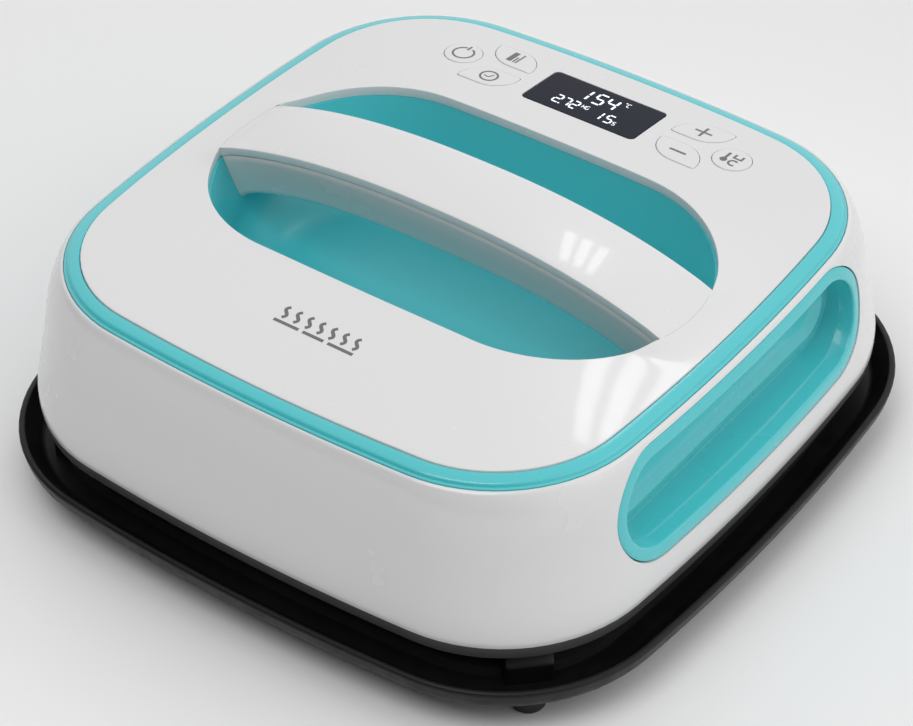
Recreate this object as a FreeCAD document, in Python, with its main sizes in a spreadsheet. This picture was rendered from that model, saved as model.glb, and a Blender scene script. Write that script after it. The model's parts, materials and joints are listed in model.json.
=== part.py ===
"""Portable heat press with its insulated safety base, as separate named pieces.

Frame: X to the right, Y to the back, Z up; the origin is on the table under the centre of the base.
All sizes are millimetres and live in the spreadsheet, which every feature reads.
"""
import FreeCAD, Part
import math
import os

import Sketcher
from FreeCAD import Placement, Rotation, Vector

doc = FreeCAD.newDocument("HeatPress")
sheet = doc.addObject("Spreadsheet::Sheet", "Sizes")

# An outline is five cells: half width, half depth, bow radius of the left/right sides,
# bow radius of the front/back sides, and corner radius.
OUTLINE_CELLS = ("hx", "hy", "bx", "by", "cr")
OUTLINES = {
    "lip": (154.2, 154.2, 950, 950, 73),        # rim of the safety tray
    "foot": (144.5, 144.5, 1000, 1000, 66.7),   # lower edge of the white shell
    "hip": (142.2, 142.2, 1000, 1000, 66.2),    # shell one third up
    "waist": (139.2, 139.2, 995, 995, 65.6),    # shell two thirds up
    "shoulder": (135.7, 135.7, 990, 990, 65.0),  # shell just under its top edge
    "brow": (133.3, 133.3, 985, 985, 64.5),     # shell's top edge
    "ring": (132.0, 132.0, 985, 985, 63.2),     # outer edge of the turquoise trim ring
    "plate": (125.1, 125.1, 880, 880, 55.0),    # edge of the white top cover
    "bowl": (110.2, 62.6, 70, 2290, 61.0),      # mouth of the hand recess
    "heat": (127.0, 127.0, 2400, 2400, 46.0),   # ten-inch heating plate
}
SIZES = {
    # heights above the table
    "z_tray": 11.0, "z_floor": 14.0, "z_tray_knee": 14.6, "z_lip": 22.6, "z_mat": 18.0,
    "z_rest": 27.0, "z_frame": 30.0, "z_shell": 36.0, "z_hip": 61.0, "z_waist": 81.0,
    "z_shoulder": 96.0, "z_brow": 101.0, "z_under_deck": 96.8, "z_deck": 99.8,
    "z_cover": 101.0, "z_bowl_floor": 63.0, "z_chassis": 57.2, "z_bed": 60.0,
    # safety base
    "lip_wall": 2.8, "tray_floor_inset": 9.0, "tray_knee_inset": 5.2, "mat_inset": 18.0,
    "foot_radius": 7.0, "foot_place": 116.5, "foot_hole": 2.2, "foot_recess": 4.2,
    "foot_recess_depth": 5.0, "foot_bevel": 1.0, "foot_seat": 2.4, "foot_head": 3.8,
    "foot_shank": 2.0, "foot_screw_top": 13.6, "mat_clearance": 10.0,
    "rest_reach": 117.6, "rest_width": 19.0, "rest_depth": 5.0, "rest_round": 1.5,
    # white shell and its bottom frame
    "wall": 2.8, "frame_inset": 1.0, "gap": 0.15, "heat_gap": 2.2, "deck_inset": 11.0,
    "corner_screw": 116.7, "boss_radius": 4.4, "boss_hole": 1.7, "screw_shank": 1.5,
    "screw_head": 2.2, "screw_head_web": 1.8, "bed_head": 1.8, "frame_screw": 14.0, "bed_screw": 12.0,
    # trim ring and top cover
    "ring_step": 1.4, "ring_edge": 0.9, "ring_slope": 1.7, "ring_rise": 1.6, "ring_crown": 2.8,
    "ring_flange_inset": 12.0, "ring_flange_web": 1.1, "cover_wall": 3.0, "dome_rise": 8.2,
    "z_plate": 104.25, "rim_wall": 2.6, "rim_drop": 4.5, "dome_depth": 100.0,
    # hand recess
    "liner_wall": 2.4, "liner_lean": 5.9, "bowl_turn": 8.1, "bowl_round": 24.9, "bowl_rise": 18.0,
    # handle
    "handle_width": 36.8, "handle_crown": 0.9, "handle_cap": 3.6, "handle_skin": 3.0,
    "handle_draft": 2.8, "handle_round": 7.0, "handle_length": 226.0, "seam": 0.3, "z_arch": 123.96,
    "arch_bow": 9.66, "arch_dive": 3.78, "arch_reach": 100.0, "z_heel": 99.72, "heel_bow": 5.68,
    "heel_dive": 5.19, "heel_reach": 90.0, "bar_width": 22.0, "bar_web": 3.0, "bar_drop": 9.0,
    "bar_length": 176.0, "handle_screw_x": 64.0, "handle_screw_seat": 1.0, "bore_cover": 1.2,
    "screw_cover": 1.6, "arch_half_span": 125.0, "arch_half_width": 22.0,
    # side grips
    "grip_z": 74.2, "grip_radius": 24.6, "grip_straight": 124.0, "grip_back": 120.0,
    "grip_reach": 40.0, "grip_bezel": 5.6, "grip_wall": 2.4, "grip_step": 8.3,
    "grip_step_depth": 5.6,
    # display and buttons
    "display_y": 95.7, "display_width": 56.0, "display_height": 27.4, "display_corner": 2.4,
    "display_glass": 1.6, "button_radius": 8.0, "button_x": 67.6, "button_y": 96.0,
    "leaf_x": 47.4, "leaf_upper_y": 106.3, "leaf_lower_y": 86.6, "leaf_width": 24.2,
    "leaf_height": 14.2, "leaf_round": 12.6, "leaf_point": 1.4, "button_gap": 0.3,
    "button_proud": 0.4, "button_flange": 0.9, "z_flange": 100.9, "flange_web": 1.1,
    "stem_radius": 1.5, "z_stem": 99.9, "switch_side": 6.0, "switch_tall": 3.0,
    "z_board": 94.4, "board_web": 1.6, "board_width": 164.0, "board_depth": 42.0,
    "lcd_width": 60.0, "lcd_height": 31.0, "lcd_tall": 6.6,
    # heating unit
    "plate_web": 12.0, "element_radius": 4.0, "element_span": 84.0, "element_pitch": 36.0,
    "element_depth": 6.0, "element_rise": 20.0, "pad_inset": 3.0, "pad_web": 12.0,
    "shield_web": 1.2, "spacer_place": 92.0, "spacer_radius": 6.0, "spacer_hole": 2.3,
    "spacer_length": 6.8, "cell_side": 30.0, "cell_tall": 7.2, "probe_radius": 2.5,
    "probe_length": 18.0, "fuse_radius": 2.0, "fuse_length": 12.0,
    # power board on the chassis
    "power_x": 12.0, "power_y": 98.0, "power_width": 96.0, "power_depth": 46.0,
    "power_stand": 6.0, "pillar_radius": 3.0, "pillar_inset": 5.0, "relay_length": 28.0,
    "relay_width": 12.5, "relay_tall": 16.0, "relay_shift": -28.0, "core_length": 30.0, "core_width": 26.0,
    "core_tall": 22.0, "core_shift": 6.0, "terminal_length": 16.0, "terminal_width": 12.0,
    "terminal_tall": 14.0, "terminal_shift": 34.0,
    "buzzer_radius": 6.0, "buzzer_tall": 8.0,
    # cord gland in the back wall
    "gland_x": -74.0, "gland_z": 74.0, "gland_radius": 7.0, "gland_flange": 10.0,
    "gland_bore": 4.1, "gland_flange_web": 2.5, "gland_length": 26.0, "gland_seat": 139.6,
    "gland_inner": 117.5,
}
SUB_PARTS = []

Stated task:
Extract all of the data shown above and repeat it verbatim.

The completed task:
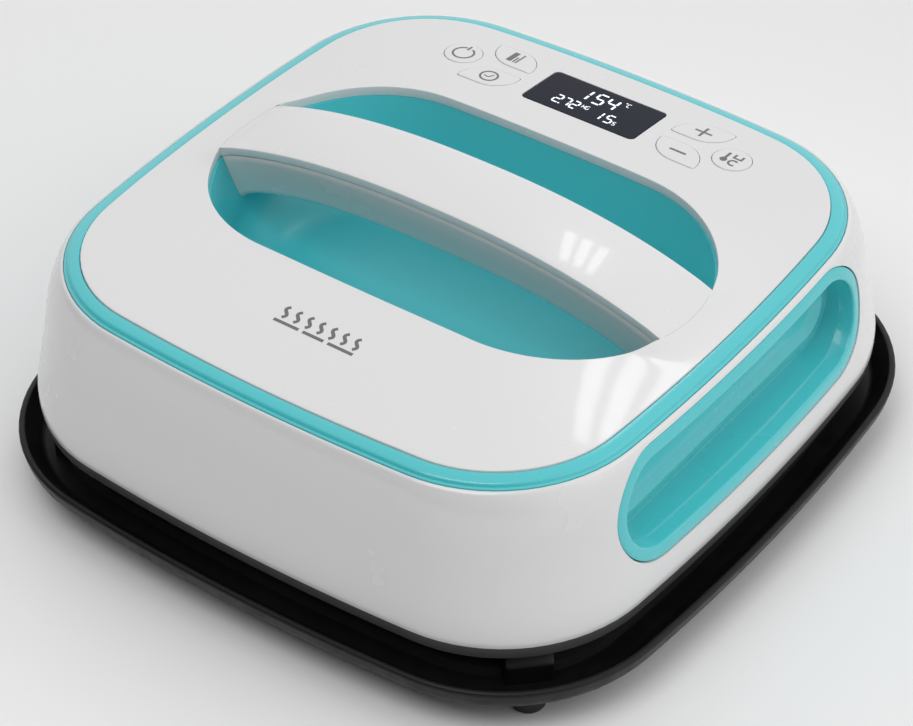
Recreate this object as a FreeCAD document, in Python, with its main sizes in a spreadsheet. This picture was rendered from that model, saved as model.glb, and a Blender scene script. Write that script after it. The model's parts, materials and joints are listed in model.json.
=== part.py ===
"""Portable heat press with its insulated safety base, as separate named pieces.

Frame: X to the right, Y to the back, Z up; the origin is on the table under the centre of the base.
All sizes are millimetres and live in the spreadsheet, which every feature reads.
"""
import FreeCAD, Part
import math
import os

import Sketcher
from FreeCAD import Placement, Rotation, Vector

doc = FreeCAD.newDocument("HeatPress")
sheet = doc.addObject("Spreadsheet::Sheet", "Sizes")

# An outline is five cells: half width, half depth, bow radius of the left/right sides,
# bow radius of the front/back sides, and corner radius.
OUTLINE_CELLS = ("hx", "hy", "bx", "by", "cr")
OUTLINES = {
    "lip": (154.2, 154.2, 950, 950, 73),        # rim of the safety tray
    "foot": (144.5, 144.5, 1000, 1000, 66.7),   # lower edge of the white shell
    "hip": (142.2, 142.2, 1000, 1000, 66.2),    # shell one third up
    "waist": (139.2, 139.2, 995, 995, 65.6),    # shell two thirds up
    "shoulder": (135.7, 135.7, 990, 990, 65.0),  # shell just under its top edge
    "brow": (133.3, 133.3, 985, 985, 64.5),     # shell's top edge
    "ring": (132.0, 132.0, 985, 985, 63.2),     # outer edge of the turquoise trim ring
    "plate": (125.1, 125.1, 880, 880, 55.0),    # edge of the white top cover
    "bowl": (110.2, 62.6, 70, 2290, 61.0),      # mouth of the hand recess
    "heat": (127.0, 127.0, 2400, 2400, 46.0),   # ten-inch heating plate
}
SIZES = {
    # heights above the table
    "z_tray": 11.0, "z_floor": 14.0, "z_tray_knee": 14.6, "z_lip": 22.6, "z_mat": 18.0,
    "z_rest": 27.0, "z_frame": 30.0, "z_shell": 36.0, "z_hip": 61.0, "z_waist": 81.0,
    "z_shoulder": 96.0, "z_brow": 101.0, "z_under_deck": 96.8, "z_deck": 99.8,
    "z_cover": 101.0, "z_bowl_floor": 63.0, "z_chassis": 57.2, "z_bed": 60.0,
    # safety base
    "lip_wall": 2.8, "tray_floor_inset": 9.0, "tray_knee_inset": 5.2, "mat_inset": 18.0,
    "foot_radius": 7.0, "foot_place": 116.5, "foot_hole": 2.2, "foot_recess": 4.2,
    "foot_recess_depth": 5.0, "foot_bevel": 1.0, "foot_seat": 2.4, "foot_head": 3.8,
    "foot_shank": 2.0, "foot_screw_top": 13.6, "mat_clearance": 10.0,
    "rest_reach": 117.6, "rest_width": 19.0, "rest_depth": 5.0, "rest_round": 1.5,
    # white shell and its bottom frame
    "wall": 2.8, "frame_inset": 1.0, "gap": 0.15, "heat_gap": 2.2, "deck_inset": 11.0,
    "corner_screw": 116.7, "boss_radius": 4.4, "boss_hole": 1.7, "screw_shank": 1.5,
    "screw_head": 2.2, "screw_head_web": 1.8, "bed_head": 1.8, "frame_screw": 14.0, "bed_screw": 12.0,
    # trim ring and top cover
    "ring_step": 1.4, "ring_edge": 0.9, "ring_slope": 1.7, "ring_rise": 1.6, "ring_crown": 2.8,
    "ring_flange_inset": 12.0, "ring_flange_web": 1.1, "cover_wall": 3.0, "dome_rise": 8.2,
    "z_plate": 104.25, "rim_wall": 2.6, "rim_drop": 4.5, "dome_depth": 100.0,
    # hand recess
    "liner_wall": 2.4, "liner_lean": 5.9, "bowl_turn": 8.1, "bowl_round": 24.9, "bowl_rise": 18.0,
    # handle
    "handle_width": 36.8, "handle_crown": 0.9, "handle_cap": 3.6, "handle_skin": 3.0,
    "handle_draft": 2.8, "handle_round": 7.0, "handle_length": 226.0, "seam": 0.3, "z_arch": 123.96,
    "arch_bow": 9.66, "arch_dive": 3.78, "arch_reach": 100.0, "z_heel": 99.72, "heel_bow": 5.68,
    "heel_dive": 5.19, "heel_reach": 90.0, "bar_width": 22.0, "bar_web": 3.0, "bar_drop": 9.0,
    "bar_length": 176.0, "handle_screw_x": 64.0, "handle_screw_seat": 1.0, "bore_cover": 1.2,
    "screw_cover": 1.6, "arch_half_span": 125.0, "arch_half_width": 22.0,
    # side grips
    "grip_z": 74.2, "grip_radius": 24.6, "grip_straight": 124.0, "grip_back": 120.0,
    "grip_reach": 40.0, "grip_bezel": 5.6, "grip_wall": 2.4, "grip_step": 8.3,
    "grip_step_depth": 5.6,
    # display and buttons
    "display_y": 95.7, "display_width": 56.0, "display_height": 27.4, "display_corner": 2.4,
    "display_glass": 1.6, "button_radius": 8.0, "button_x": 67.6, "button_y": 96.0,
    "leaf_x": 47.4, "leaf_upper_y": 106.3, "leaf_lower_y": 86.6, "leaf_width": 24.2,
    "leaf_height": 14.2, "leaf_round": 12.6, "leaf_point": 1.4, "button_gap": 0.3,
    "button_proud": 0.4, "button_flange": 0.9, "z_flange": 100.9, "flange_web": 1.1,
    "stem_radius": 1.5, "z_stem": 99.9, "switch_side": 6.0, "switch_tall": 3.0,
    "z_board": 94.4, "board_web": 1.6, "board_width": 164.0, "board_depth": 42.0,
    "lcd_width": 60.0, "lcd_height": 31.0, "lcd_tall": 6.6,
    # heating unit
    "plate_web": 12.0, "element_radius": 4.0, "element_span": 84.0, "element_pitch": 36.0,
    "element_depth": 6.0, "element_rise": 20.0, "pad_inset": 3.0, "pad_web": 12.0,
    "shield_web": 1.2, "spacer_place": 92.0, "spacer_radius": 6.0, "spacer_hole": 2.3,
    "spacer_length": 6.8, "cell_side": 30.0, "cell_tall": 7.2, "probe_radius": 2.5,
    "probe_length": 18.0, "fuse_radius": 2.0, "fuse_length": 12.0,
    # power board on the chassis
    "power_x": 12.0, "power_y": 98.0, "power_width": 96.0, "power_depth": 46.0,
    "power_stand": 6.0, "pillar_radius": 3.0, "pillar_inset": 5.0, "relay_length": 28.0,
    "relay_width": 12.5, "relay_tall": 16.0, "relay_shift": -28.0, "core_length": 30.0, "core_width": 26.0,
    "core_tall": 22.0, "core_shift": 6.0, "terminal_length": 16.0, "terminal_width": 12.0,
    "terminal_tall": 14.0, "terminal_shift": 34.0,
    "buzzer_radius": 6.0, "buzzer_tall": 8.0,
    # cord gland in the back wall
    "gland_x": -74.0, "gland_z": 74.0, "gland_radius": 7.0, "gland_flange": 10.0,
    "gland_bore": 4.1, "gland_flange_web": 2.5, "gland_length": 26.0, "gland_seat": 139.6,
    "gland_inner": 117.5,
}
SUB_PARTS = []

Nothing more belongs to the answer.